Rows from a 3D modeling dataset:
====================

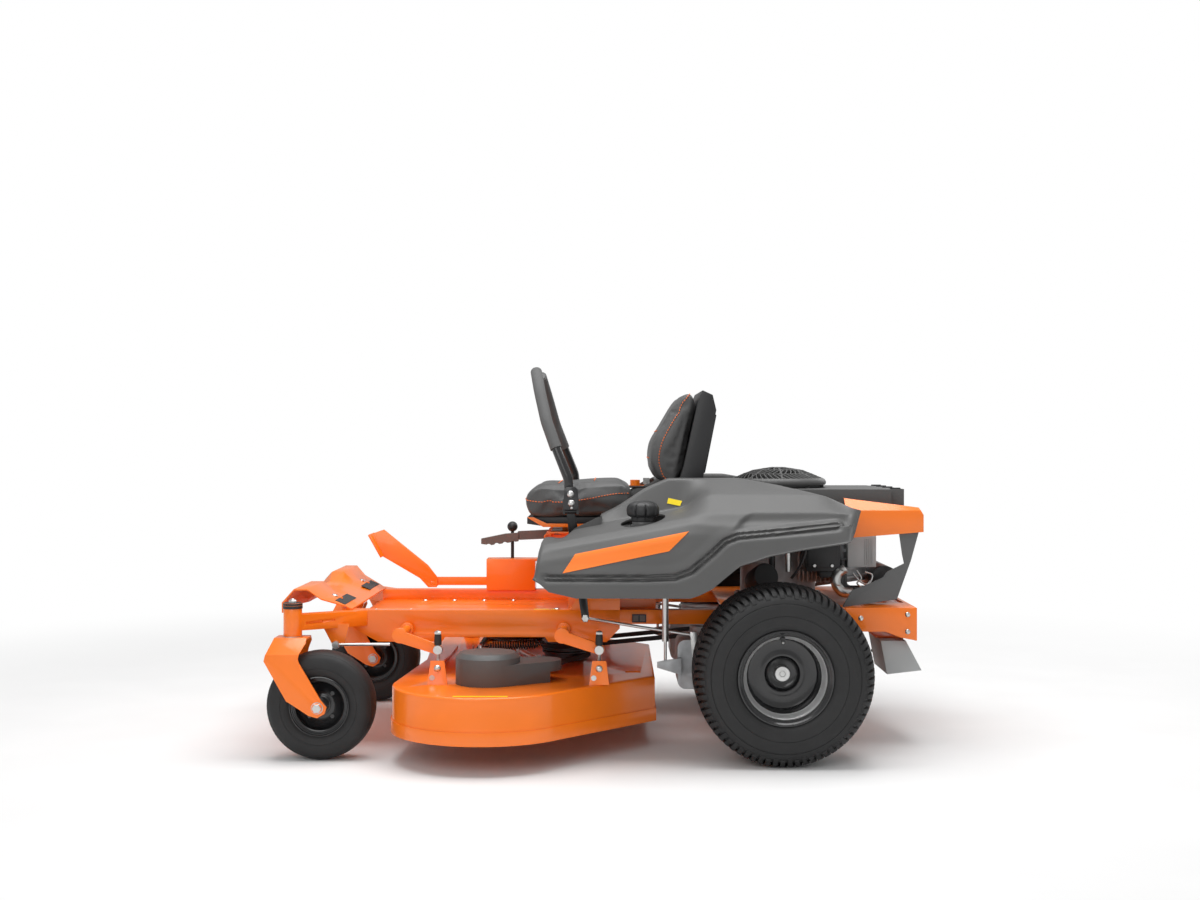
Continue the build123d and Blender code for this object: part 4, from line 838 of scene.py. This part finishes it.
def flank_patch(name, corners, side, material, lift=1.6, steps=(80, 16)):
    """Thin blank label that lies on the side face; corners are (x, z), in order round the label."""
    a, b, c, d = [Vector(p) for p in corners]
    verts = []
    for i in range(steps[0] + 1):
        for j in range(steps[1] + 1):
            s, t = i / steps[0], j / steps[1]
            p = (a * (1 - s) + b * s) * (1 - t) + (d * (1 - s) + c * s) * t
            verts.append((p.x, OUT[side] * (flank_y(p.x, p.y) + lift), p.y))
    faces = []
    for i in range(steps[0]):
        for j in range(steps[1]):
            k = i * (steps[1] + 1) + j
            faces.append([k, k + 1, k + steps[1] + 2, k + steps[1] + 1])
    obj = make_object(name, verts, faces)
    thick = obj.modifiers.new("wall", "SOLIDIFY")
    thick.thickness = 0.0006
    thick.offset = 0
    bake_modifiers(obj)
    return finish_piece(obj, "chassis", material, angle=40)


def flank_y(x, z):
    """Outward place of the skin at a point of the side view."""
    for before, after in zip(FENDER_GRID, FENDER_GRID[1:]):
        if before[70].x <= x <= after[70].x:
            t = (x - before[70].x) / max(after[70].x - before[70].x, 1e-6)
            return column_y(before, z) * (1 - t) + column_y(after, z) * t
    return column_y(FENDER_GRID[-1], z)


def column_y(column, z):
    """Outward place of one column of the grid at a height."""
    outer = column[14:]
    for upper, lower in zip(outer, outer[1:]):
        if lower.z <= z <= upper.z:
            t = (upper.z - z) / max(upper.z - lower.z, 1e-6)
            return upper.y + (lower.y - upper.y) * t
    return outer[-1].y if z < outer[-1].z else outer[0].y


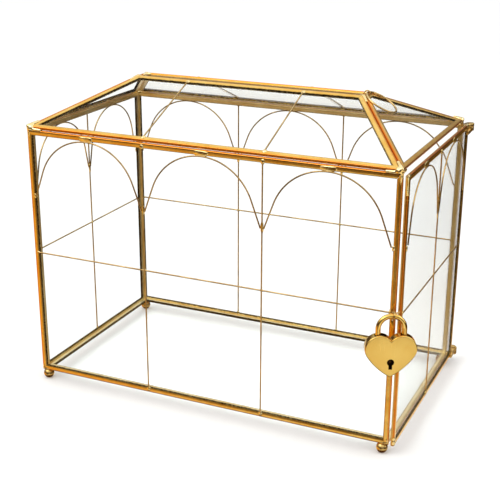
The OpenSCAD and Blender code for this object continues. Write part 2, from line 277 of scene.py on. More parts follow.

====================

* OBJECTIVE: Extract all lines as given.

* RESULT OF THIS TASK:
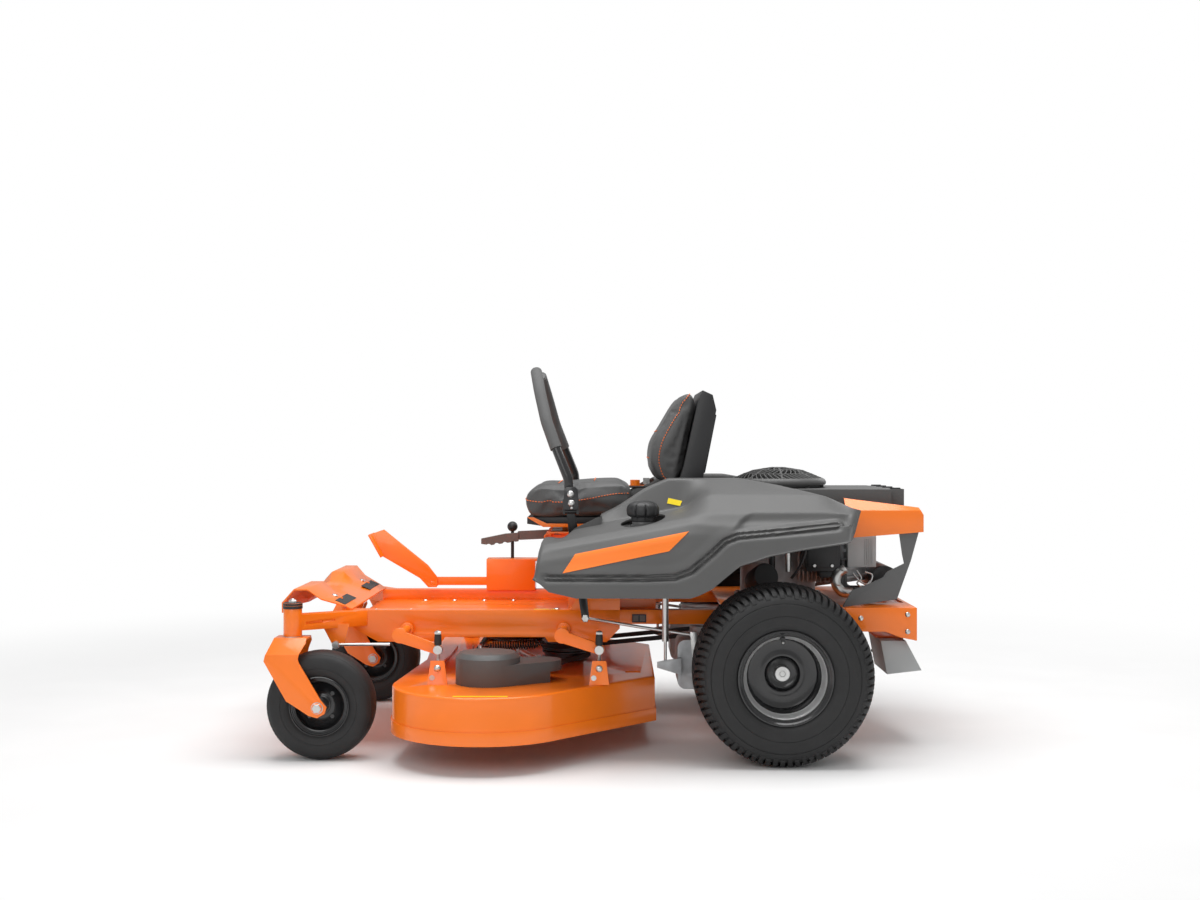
Continue the build123d and Blender code for this object: part 4, from line 838 of scene.py. This part finishes it.
def flank_patch(name, corners, side, material, lift=1.6, steps=(80, 16)):
    """Thin blank label that lies on the side face; corners are (x, z), in order round the label."""
    a, b, c, d = [Vector(p) for p in corners]
    verts = []
    for i in range(steps[0] + 1):
        for j in range(steps[1] + 1):
            s, t = i / steps[0], j / steps[1]
            p = (a * (1 - s) + b * s) * (1 - t) + (d * (1 - s) + c * s) * t
            verts.append((p.x, OUT[side] * (flank_y(p.x, p.y) + lift), p.y))
    faces = []
    for i in range(steps[0]):
        for j in range(steps[1]):
            k = i * (steps[1] + 1) + j
            faces.append([k, k + 1, k + steps[1] + 2, k + steps[1] + 1])
    obj = make_object(name, verts, faces)
    thick = obj.modifiers.new("wall", "SOLIDIFY")
    thick.thickness = 0.0006
    thick.offset = 0
    bake_modifiers(obj)
    return finish_piece(obj, "chassis", material, angle=40)


def flank_y(x, z):
    """Outward place of the skin at a point of the side view."""
    for before, after in zip(FENDER_GRID, FENDER_GRID[1:]):
        if before[70].x <= x <= after[70].x:
            t = (x - before[70].x) / max(after[70].x - before[70].x, 1e-6)
            return column_y(before, z) * (1 - t) + column_y(after, z) * t
    return column_y(FENDER_GRID[-1], z)


def column_y(column, z):
    """Outward place of one column of the grid at a height."""
    outer = column[14:]
    for upper, lower in zip(outer, outer[1:]):
        if lower.z <= z <= upper.z:
            t = (upper.z - z) / max(upper.z - lower.z, 1e-6)
            return upper.y + (lower.y - upper.y) * t
    return outer[-1].y if z < outer[-1].z else outer[0].y


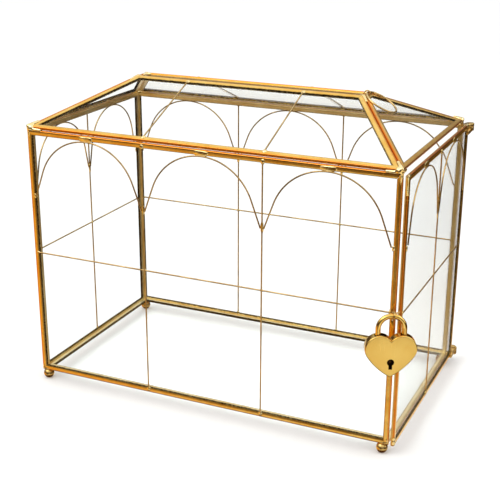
The OpenSCAD and Blender code for this object continues. Write part 2, from line 277 of scene.py on. More parts follow.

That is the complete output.